■ **PROMPT**: Each record must be reproduced exactly as it is shown.

◆ ◆ ◆

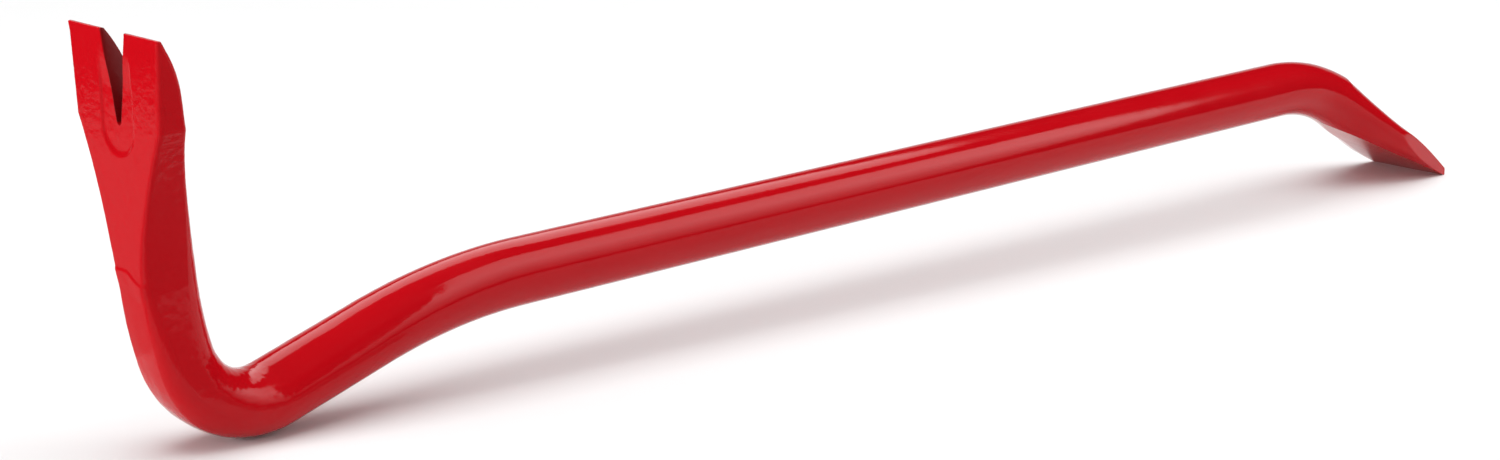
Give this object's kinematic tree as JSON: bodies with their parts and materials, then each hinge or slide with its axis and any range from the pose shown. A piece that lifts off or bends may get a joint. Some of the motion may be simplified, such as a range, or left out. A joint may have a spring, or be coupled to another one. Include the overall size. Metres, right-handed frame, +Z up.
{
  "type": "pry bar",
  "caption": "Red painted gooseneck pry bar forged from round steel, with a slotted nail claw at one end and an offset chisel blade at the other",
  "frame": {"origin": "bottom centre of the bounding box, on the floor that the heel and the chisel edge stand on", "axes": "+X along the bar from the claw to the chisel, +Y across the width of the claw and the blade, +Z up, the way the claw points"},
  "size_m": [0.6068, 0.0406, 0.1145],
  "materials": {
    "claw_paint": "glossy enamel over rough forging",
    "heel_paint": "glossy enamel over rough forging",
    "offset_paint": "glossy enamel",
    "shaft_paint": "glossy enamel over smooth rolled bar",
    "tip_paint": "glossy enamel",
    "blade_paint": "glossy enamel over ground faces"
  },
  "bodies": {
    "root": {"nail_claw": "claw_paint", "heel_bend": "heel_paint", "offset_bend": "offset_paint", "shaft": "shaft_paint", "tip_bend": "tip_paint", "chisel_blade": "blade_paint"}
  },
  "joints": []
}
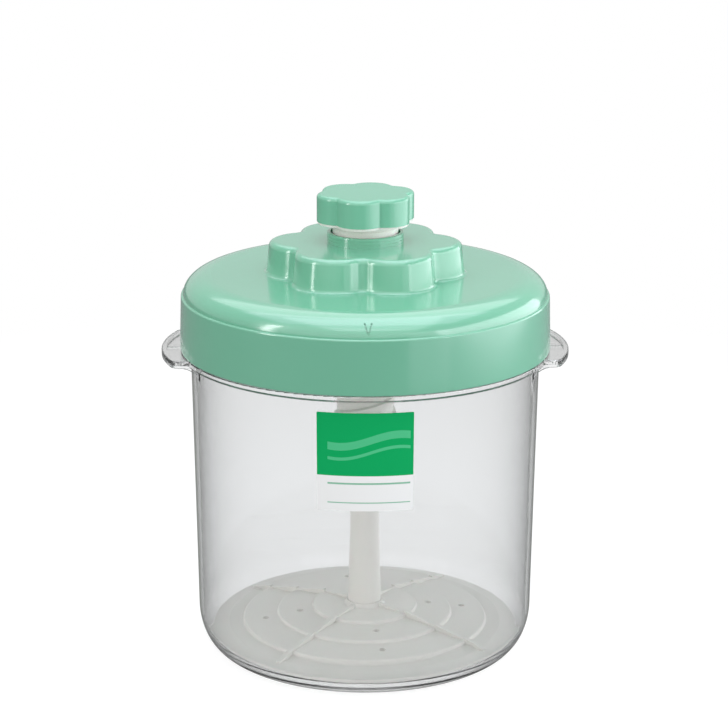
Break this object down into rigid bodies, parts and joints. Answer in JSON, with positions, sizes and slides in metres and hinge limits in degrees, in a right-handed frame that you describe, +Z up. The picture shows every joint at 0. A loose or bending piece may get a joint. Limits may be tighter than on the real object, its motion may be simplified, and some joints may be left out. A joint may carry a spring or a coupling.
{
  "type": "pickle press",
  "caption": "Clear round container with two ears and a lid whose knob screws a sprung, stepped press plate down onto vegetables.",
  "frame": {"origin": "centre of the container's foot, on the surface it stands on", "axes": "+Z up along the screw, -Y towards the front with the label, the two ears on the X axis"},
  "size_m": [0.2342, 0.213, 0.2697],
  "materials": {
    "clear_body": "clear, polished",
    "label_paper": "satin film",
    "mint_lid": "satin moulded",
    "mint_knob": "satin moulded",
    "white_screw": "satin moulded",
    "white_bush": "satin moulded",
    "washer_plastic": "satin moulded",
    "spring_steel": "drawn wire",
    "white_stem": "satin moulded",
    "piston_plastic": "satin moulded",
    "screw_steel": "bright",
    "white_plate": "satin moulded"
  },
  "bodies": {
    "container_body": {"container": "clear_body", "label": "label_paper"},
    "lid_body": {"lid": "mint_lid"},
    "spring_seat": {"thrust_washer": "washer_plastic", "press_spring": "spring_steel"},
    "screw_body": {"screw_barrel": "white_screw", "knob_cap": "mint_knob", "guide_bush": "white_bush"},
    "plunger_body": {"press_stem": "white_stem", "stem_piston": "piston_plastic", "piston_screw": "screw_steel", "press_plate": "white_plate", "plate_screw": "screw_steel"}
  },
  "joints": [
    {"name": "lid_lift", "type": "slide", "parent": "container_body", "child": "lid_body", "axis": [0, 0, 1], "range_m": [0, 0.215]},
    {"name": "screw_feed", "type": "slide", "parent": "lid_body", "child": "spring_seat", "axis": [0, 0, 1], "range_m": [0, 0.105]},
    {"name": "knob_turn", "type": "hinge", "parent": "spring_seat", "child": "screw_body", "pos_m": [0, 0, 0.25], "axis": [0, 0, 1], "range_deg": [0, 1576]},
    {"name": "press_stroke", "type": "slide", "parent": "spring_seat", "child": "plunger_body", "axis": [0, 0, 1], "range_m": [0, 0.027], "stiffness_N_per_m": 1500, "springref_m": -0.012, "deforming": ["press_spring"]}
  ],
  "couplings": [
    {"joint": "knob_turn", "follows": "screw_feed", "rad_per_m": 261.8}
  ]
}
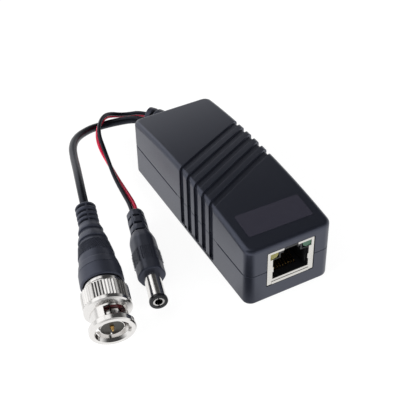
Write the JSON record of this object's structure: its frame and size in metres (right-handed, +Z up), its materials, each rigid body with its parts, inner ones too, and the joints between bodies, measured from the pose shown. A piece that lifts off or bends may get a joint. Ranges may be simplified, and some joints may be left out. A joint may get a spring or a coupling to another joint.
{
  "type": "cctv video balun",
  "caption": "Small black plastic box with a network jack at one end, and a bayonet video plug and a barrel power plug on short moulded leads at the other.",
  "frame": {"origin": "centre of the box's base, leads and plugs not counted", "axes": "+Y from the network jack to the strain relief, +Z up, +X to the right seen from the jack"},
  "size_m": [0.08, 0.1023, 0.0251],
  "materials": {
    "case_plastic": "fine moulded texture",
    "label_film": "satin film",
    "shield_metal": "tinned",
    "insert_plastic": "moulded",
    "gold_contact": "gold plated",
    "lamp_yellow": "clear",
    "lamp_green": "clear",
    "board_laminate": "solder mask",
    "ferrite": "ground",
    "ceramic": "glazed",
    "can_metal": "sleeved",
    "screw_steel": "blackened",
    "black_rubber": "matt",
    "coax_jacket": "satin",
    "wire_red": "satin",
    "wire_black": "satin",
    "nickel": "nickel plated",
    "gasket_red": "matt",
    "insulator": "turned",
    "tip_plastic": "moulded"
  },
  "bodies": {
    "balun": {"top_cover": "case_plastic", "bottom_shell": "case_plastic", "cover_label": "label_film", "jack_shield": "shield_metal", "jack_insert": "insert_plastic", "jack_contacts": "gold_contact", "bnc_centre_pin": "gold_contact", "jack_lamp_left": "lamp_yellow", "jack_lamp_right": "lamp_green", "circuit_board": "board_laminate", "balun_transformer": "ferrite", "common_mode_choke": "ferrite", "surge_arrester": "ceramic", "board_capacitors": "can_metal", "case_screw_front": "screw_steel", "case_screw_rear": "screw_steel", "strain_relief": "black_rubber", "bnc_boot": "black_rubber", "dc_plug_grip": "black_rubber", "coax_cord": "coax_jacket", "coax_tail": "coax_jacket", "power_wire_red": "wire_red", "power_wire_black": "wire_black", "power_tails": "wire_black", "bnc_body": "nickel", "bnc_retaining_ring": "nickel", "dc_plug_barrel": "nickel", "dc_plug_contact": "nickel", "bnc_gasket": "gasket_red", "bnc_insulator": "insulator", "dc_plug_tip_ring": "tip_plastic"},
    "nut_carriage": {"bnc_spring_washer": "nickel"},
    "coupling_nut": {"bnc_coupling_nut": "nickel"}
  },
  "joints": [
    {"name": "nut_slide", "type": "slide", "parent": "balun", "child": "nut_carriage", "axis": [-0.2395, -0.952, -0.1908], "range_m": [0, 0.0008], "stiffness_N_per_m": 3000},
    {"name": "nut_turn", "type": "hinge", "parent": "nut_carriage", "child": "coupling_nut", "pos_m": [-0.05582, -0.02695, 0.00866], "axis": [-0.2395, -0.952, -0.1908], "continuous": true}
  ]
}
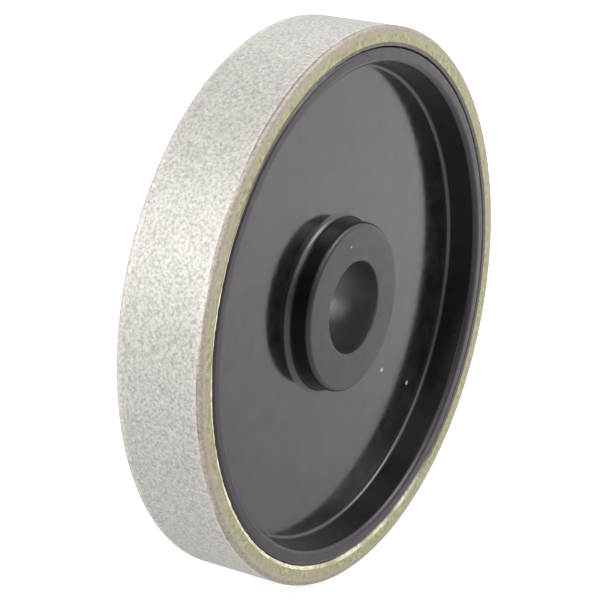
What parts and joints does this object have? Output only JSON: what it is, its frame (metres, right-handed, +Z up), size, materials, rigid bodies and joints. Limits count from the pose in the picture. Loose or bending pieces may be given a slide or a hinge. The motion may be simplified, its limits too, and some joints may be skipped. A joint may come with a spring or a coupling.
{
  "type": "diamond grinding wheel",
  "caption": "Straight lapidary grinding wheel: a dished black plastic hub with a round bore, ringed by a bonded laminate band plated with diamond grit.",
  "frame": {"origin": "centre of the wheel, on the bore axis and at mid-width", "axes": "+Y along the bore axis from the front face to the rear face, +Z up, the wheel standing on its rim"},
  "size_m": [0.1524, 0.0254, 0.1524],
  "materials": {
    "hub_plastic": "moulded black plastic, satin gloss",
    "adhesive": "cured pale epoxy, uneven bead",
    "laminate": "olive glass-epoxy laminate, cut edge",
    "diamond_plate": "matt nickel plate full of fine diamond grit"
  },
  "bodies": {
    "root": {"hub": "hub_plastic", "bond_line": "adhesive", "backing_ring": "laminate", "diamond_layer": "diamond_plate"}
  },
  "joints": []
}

◆ ◆ ◆

■ **OUTPUT BELOW**:
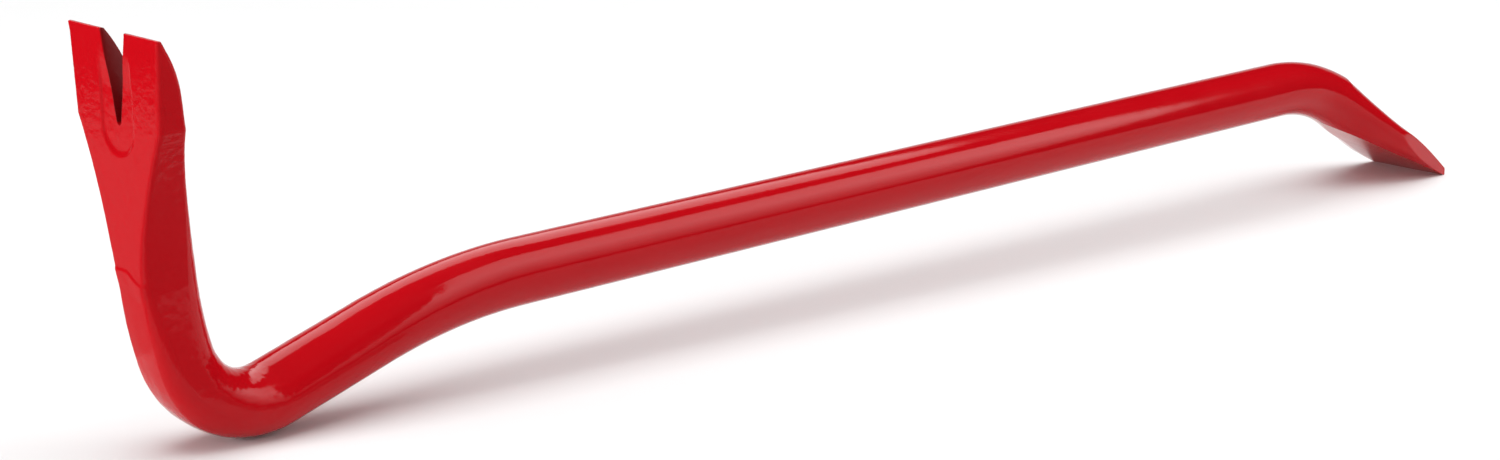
Give this object's kinematic tree as JSON: bodies with their parts and materials, then each hinge or slide with its axis and any range from the pose shown. A piece that lifts off or bends may get a joint. Some of the motion may be simplified, such as a range, or left out. A joint may have a spring, or be coupled to another one. Include the overall size. Metres, right-handed frame, +Z up.
{
  "type": "pry bar",
  "caption": "Red painted gooseneck pry bar forged from round steel, with a slotted nail claw at one end and an offset chisel blade at the other",
  "frame": {"origin": "bottom centre of the bounding box, on the floor that the heel and the chisel edge stand on", "axes": "+X along the bar from the claw to the chisel, +Y across the width of the claw and the blade, +Z up, the way the claw points"},
  "size_m": [0.6068, 0.0406, 0.1145],
  "materials": {
    "claw_paint": "glossy enamel over rough forging",
    "heel_paint": "glossy enamel over rough forging",
    "offset_paint": "glossy enamel",
    "shaft_paint": "glossy enamel over smooth rolled bar",
    "tip_paint": "glossy enamel",
    "blade_paint": "glossy enamel over ground faces"
  },
  "bodies": {
    "root": {"nail_claw": "claw_paint", "heel_bend": "heel_paint", "offset_bend": "offset_paint", "shaft": "shaft_paint", "tip_bend": "tip_paint", "chisel_blade": "blade_paint"}
  },
  "joints": []
}
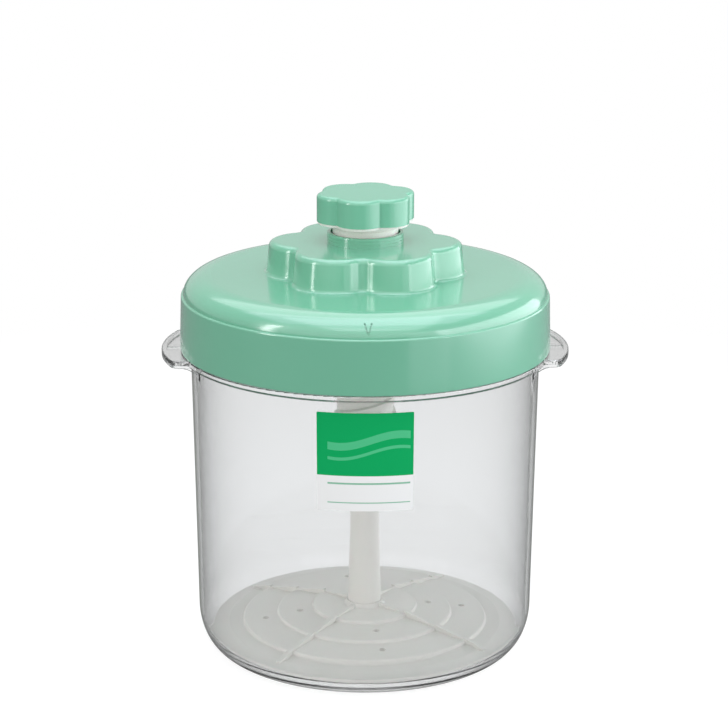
Break this object down into rigid bodies, parts and joints. Answer in JSON, with positions, sizes and slides in metres and hinge limits in degrees, in a right-handed frame that you describe, +Z up. The picture shows every joint at 0. A loose or bending piece may get a joint. Limits may be tighter than on the real object, its motion may be simplified, and some joints may be left out. A joint may carry a spring or a coupling.
{
  "type": "pickle press",
  "caption": "Clear round container with two ears and a lid whose knob screws a sprung, stepped press plate down onto vegetables.",
  "frame": {"origin": "centre of the container's foot, on the surface it stands on", "axes": "+Z up along the screw, -Y towards the front with the label, the two ears on the X axis"},
  "size_m": [0.2342, 0.213, 0.2697],
  "materials": {
    "clear_body": "clear, polished",
    "label_paper": "satin film",
    "mint_lid": "satin moulded",
    "mint_knob": "satin moulded",
    "white_screw": "satin moulded",
    "white_bush": "satin moulded",
    "washer_plastic": "satin moulded",
    "spring_steel": "drawn wire",
    "white_stem": "satin moulded",
    "piston_plastic": "satin moulded",
    "screw_steel": "bright",
    "white_plate": "satin moulded"
  },
  "bodies": {
    "container_body": {"container": "clear_body", "label": "label_paper"},
    "lid_body": {"lid": "mint_lid"},
    "spring_seat": {"thrust_washer": "washer_plastic", "press_spring": "spring_steel"},
    "screw_body": {"screw_barrel": "white_screw", "knob_cap": "mint_knob", "guide_bush": "white_bush"},
    "plunger_body": {"press_stem": "white_stem", "stem_piston": "piston_plastic", "piston_screw": "screw_steel", "press_plate": "white_plate", "plate_screw": "screw_steel"}
  },
  "joints": [
    {"name": "lid_lift", "type": "slide", "parent": "container_body", "child": "lid_body", "axis": [0, 0, 1], "range_m": [0, 0.215]},
    {"name": "screw_feed", "type": "slide", "parent": "lid_body", "child": "spring_seat", "axis": [0, 0, 1], "range_m": [0, 0.105]},
    {"name": "knob_turn", "type": "hinge", "parent": "spring_seat", "child": "screw_body", "pos_m": [0, 0, 0.25], "axis": [0, 0, 1], "range_deg": [0, 1576]},
    {"name": "press_stroke", "type": "slide", "parent": "spring_seat", "child": "plunger_body", "axis": [0, 0, 1], "range_m": [0, 0.027], "stiffness_N_per_m": 1500, "springref_m": -0.012, "deforming": ["press_spring"]}
  ],
  "couplings": [
    {"joint": "knob_turn", "follows": "screw_feed", "rad_per_m": 261.8}
  ]
}
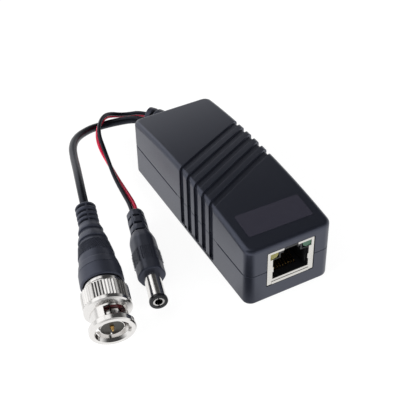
Write the JSON record of this object's structure: its frame and size in metres (right-handed, +Z up), its materials, each rigid body with its parts, inner ones too, and the joints between bodies, measured from the pose shown. A piece that lifts off or bends may get a joint. Ranges may be simplified, and some joints may be left out. A joint may get a spring or a coupling to another joint.
{
  "type": "cctv video balun",
  "caption": "Small black plastic box with a network jack at one end, and a bayonet video plug and a barrel power plug on short moulded leads at the other.",
  "frame": {"origin": "centre of the box's base, leads and plugs not counted", "axes": "+Y from the network jack to the strain relief, +Z up, +X to the right seen from the jack"},
  "size_m": [0.08, 0.1023, 0.0251],
  "materials": {
    "case_plastic": "fine moulded texture",
    "label_film": "satin film",
    "shield_metal": "tinned",
    "insert_plastic": "moulded",
    "gold_contact": "gold plated",
    "lamp_yellow": "clear",
    "lamp_green": "clear",
    "board_laminate": "solder mask",
    "ferrite": "ground",
    "ceramic": "glazed",
    "can_metal": "sleeved",
    "screw_steel": "blackened",
    "black_rubber": "matt",
    "coax_jacket": "satin",
    "wire_red": "satin",
    "wire_black": "satin",
    "nickel": "nickel plated",
    "gasket_red": "matt",
    "insulator": "turned",
    "tip_plastic": "moulded"
  },
  "bodies": {
    "balun": {"top_cover": "case_plastic", "bottom_shell": "case_plastic", "cover_label": "label_film", "jack_shield": "shield_metal", "jack_insert": "insert_plastic", "jack_contacts": "gold_contact", "bnc_centre_pin": "gold_contact", "jack_lamp_left": "lamp_yellow", "jack_lamp_right": "lamp_green", "circuit_board": "board_laminate", "balun_transformer": "ferrite", "common_mode_choke": "ferrite", "surge_arrester": "ceramic", "board_capacitors": "can_metal", "case_screw_front": "screw_steel", "case_screw_rear": "screw_steel", "strain_relief": "black_rubber", "bnc_boot": "black_rubber", "dc_plug_grip": "black_rubber", "coax_cord": "coax_jacket", "coax_tail": "coax_jacket", "power_wire_red": "wire_red", "power_wire_black": "wire_black", "power_tails": "wire_black", "bnc_body": "nickel", "bnc_retaining_ring": "nickel", "dc_plug_barrel": "nickel", "dc_plug_contact": "nickel", "bnc_gasket": "gasket_red", "bnc_insulator": "insulator", "dc_plug_tip_ring": "tip_plastic"},
    "nut_carriage": {"bnc_spring_washer": "nickel"},
    "coupling_nut": {"bnc_coupling_nut": "nickel"}
  },
  "joints": [
    {"name": "nut_slide", "type": "slide", "parent": "balun", "child": "nut_carriage", "axis": [-0.2395, -0.952, -0.1908], "range_m": [0, 0.0008], "stiffness_N_per_m": 3000},
    {"name": "nut_turn", "type": "hinge", "parent": "nut_carriage", "child": "coupling_nut", "pos_m": [-0.05582, -0.02695, 0.00866], "axis": [-0.2395, -0.952, -0.1908], "continuous": true}
  ]
}
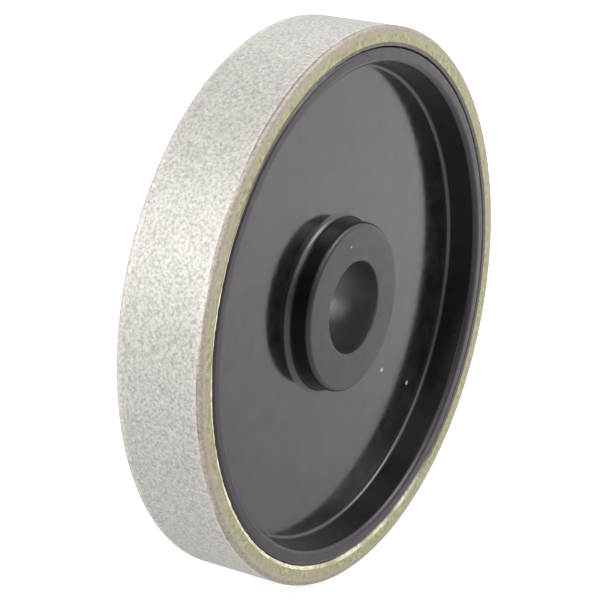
What parts and joints does this object have? Output only JSON: what it is, its frame (metres, right-handed, +Z up), size, materials, rigid bodies and joints. Limits count from the pose in the picture. Loose or bending pieces may be given a slide or a hinge. The motion may be simplified, its limits too, and some joints may be skipped. A joint may come with a spring or a coupling.
{
  "type": "diamond grinding wheel",
  "caption": "Straight lapidary grinding wheel: a dished black plastic hub with a round bore, ringed by a bonded laminate band plated with diamond grit.",
  "frame": {"origin": "centre of the wheel, on the bore axis and at mid-width", "axes": "+Y along the bore axis from the front face to the rear face, +Z up, the wheel standing on its rim"},
  "size_m": [0.1524, 0.0254, 0.1524],
  "materials": {
    "hub_plastic": "moulded black plastic, satin gloss",
    "adhesive": "cured pale epoxy, uneven bead",
    "laminate": "olive glass-epoxy laminate, cut edge",
    "diamond_plate": "matt nickel plate full of fine diamond grit"
  },
  "bodies": {
    "root": {"hub": "hub_plastic", "bond_line": "adhesive", "backing_ring": "laminate", "diamond_layer": "diamond_plate"}
  },
  "joints": []
}